→ **Short exercise**: Would you set down every entry shown below, precisely as written?

→ **Extracted information**:
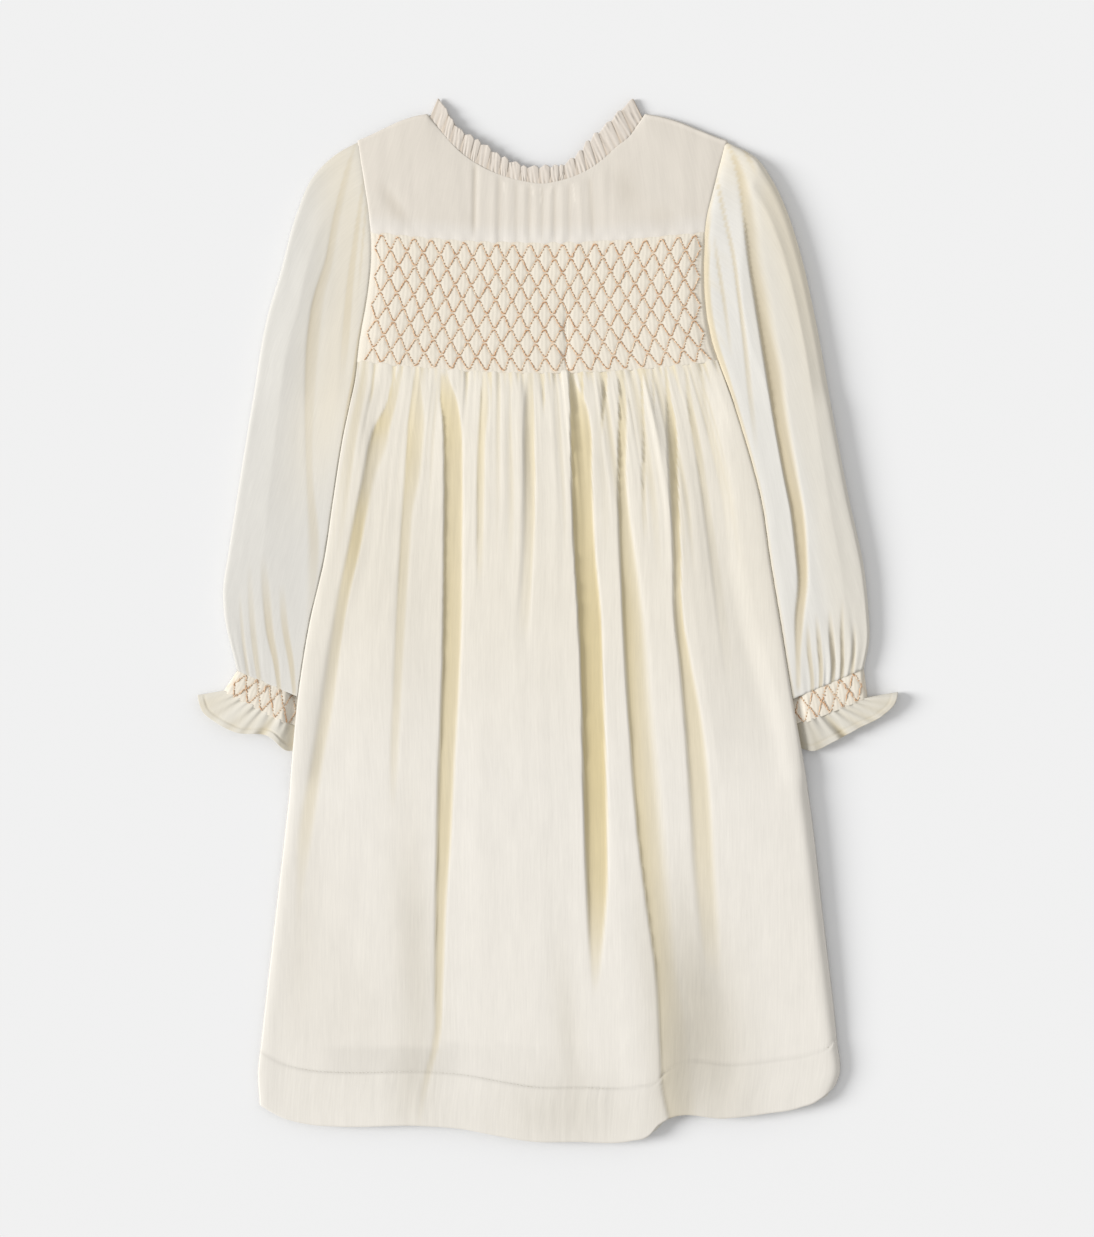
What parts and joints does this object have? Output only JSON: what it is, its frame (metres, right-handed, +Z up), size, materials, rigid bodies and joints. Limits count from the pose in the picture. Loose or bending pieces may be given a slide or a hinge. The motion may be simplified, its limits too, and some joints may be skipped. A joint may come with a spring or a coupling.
{
  "type": "smocked dress",
  "caption": "Child's long-sleeved smocked dress laid flat, front up: frilled neck, plain yoke, diamond-smocked panel, full sleeves with frilled cuffs, and a long gathered skirt with a deep hem",
  "frame": {"origin": "centre of the bounding box, on the plane that the dress lies on", "axes": "+Y from hem to neck, +X to the wearer's left, +Z up through the front of the dress"},
  "size_m": [0.4911, 0.7323, 0.014],
  "materials": {
    "bodice_cloth": "fine ivory cotton with a soft sheen",
    "smocked_cloth": "fine ivory cotton in tight pleats, with peach embroidery",
    "skirt_cloth": "fine ivory cotton with a soft sheen",
    "sleeve_cloth": "fine ivory cotton with a soft sheen",
    "frill_cloth": "fine ivory cotton, gathered",
    "button": "pearly, smooth"
  },
  "bodies": {
    "root": {"front_yoke": "bodice_cloth", "smocked_panel": "smocked_cloth", "skirt_front": "skirt_cloth", "skirt_back": "skirt_cloth", "back_bodice": "bodice_cloth", "sleeve_left": "sleeve_cloth", "sleeve_right": "sleeve_cloth", "cuff_left": "smocked_cloth", "cuff_right": "smocked_cloth", "cuff_frill_left": "frill_cloth", "cuff_frill_right": "frill_cloth", "neck_frill": "frill_cloth", "back_button": "button"}
  },
  "joints": []
}
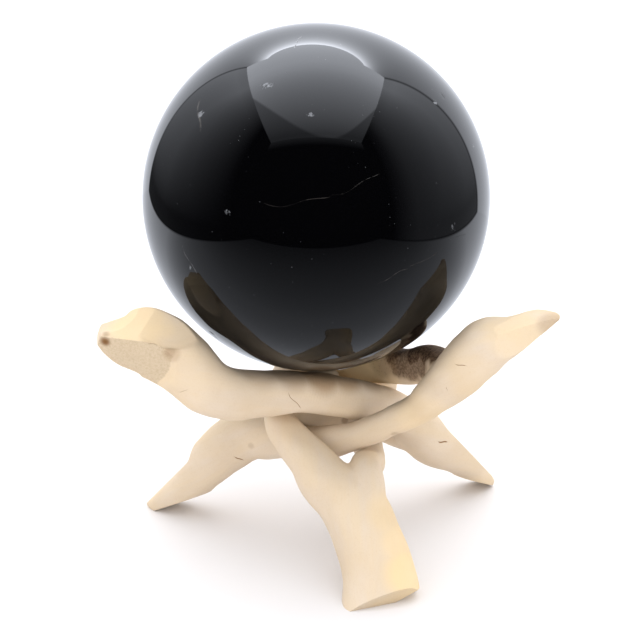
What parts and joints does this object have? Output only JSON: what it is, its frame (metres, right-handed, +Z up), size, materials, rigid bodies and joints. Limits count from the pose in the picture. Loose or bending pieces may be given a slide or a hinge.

→ **Exercise output**:
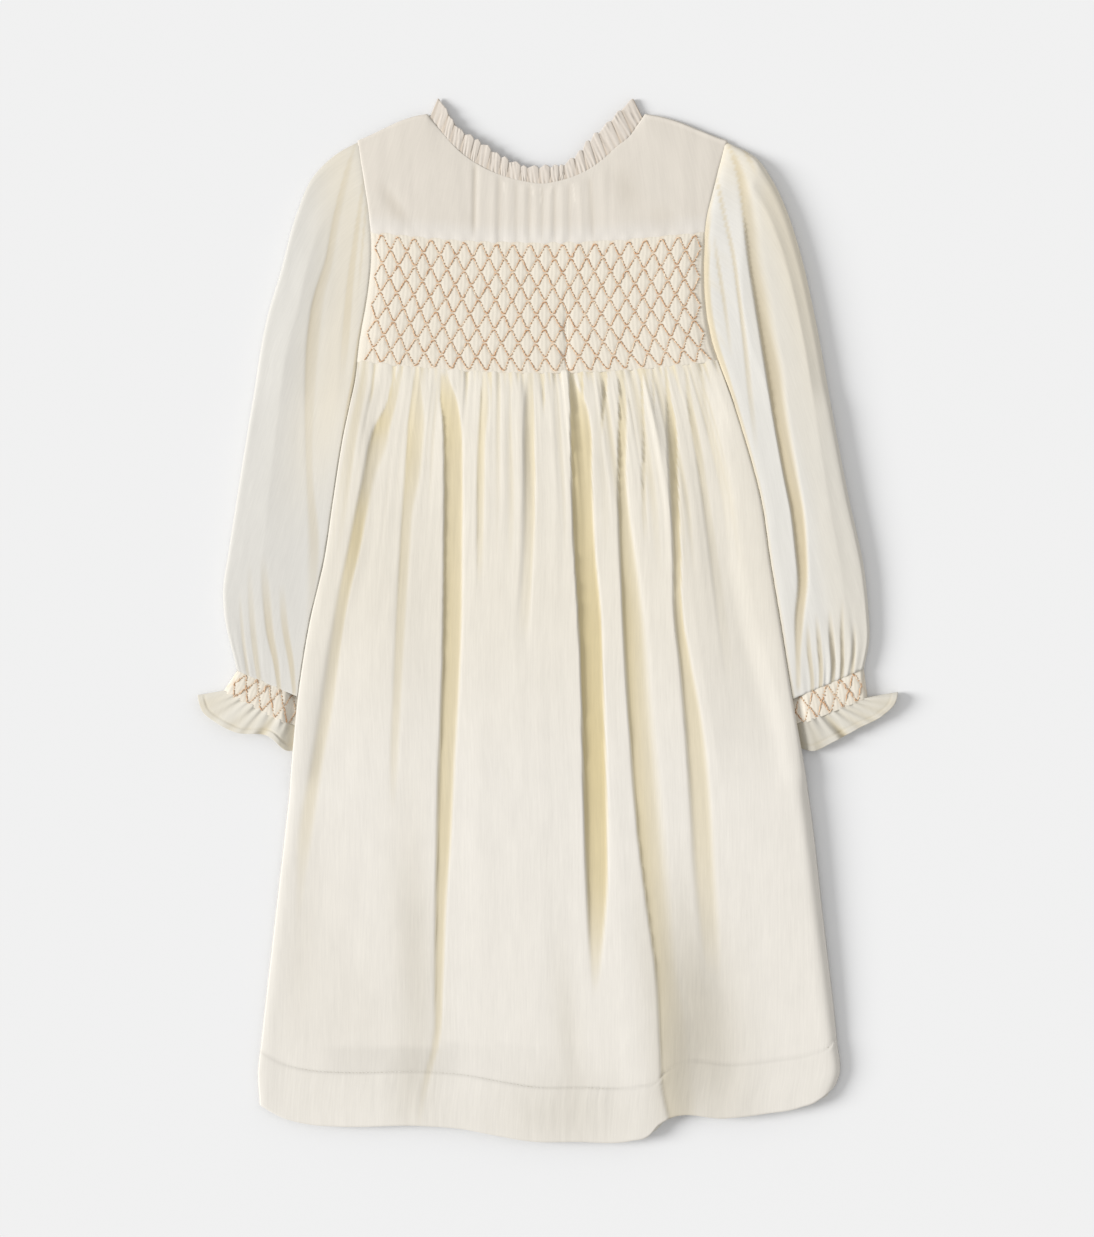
What parts and joints does this object have? Output only JSON: what it is, its frame (metres, right-handed, +Z up), size, materials, rigid bodies and joints. Limits count from the pose in the picture. Loose or bending pieces may be given a slide or a hinge. The motion may be simplified, its limits too, and some joints may be skipped. A joint may come with a spring or a coupling.
{
  "type": "smocked dress",
  "caption": "Child's long-sleeved smocked dress laid flat, front up: frilled neck, plain yoke, diamond-smocked panel, full sleeves with frilled cuffs, and a long gathered skirt with a deep hem",
  "frame": {"origin": "centre of the bounding box, on the plane that the dress lies on", "axes": "+Y from hem to neck, +X to the wearer's left, +Z up through the front of the dress"},
  "size_m": [0.4911, 0.7323, 0.014],
  "materials": {
    "bodice_cloth": "fine ivory cotton with a soft sheen",
    "smocked_cloth": "fine ivory cotton in tight pleats, with peach embroidery",
    "skirt_cloth": "fine ivory cotton with a soft sheen",
    "sleeve_cloth": "fine ivory cotton with a soft sheen",
    "frill_cloth": "fine ivory cotton, gathered",
    "button": "pearly, smooth"
  },
  "bodies": {
    "root": {"front_yoke": "bodice_cloth", "smocked_panel": "smocked_cloth", "skirt_front": "skirt_cloth", "skirt_back": "skirt_cloth", "back_bodice": "bodice_cloth", "sleeve_left": "sleeve_cloth", "sleeve_right": "sleeve_cloth", "cuff_left": "smocked_cloth", "cuff_right": "smocked_cloth", "cuff_frill_left": "frill_cloth", "cuff_frill_right": "frill_cloth", "neck_frill": "frill_cloth", "back_button": "button"}
  },
  "joints": []
}
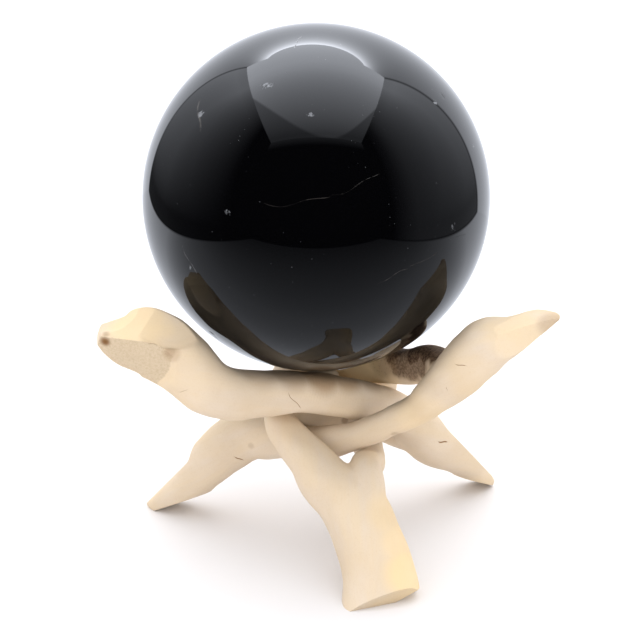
What parts and joints does this object have? Output only JSON: what it is, its frame (metres, right-handed, +Z up), size, materials, rigid bodies and joints. Limits count from the pose in the picture. Loose or bending pieces may be given a slide or a hinge.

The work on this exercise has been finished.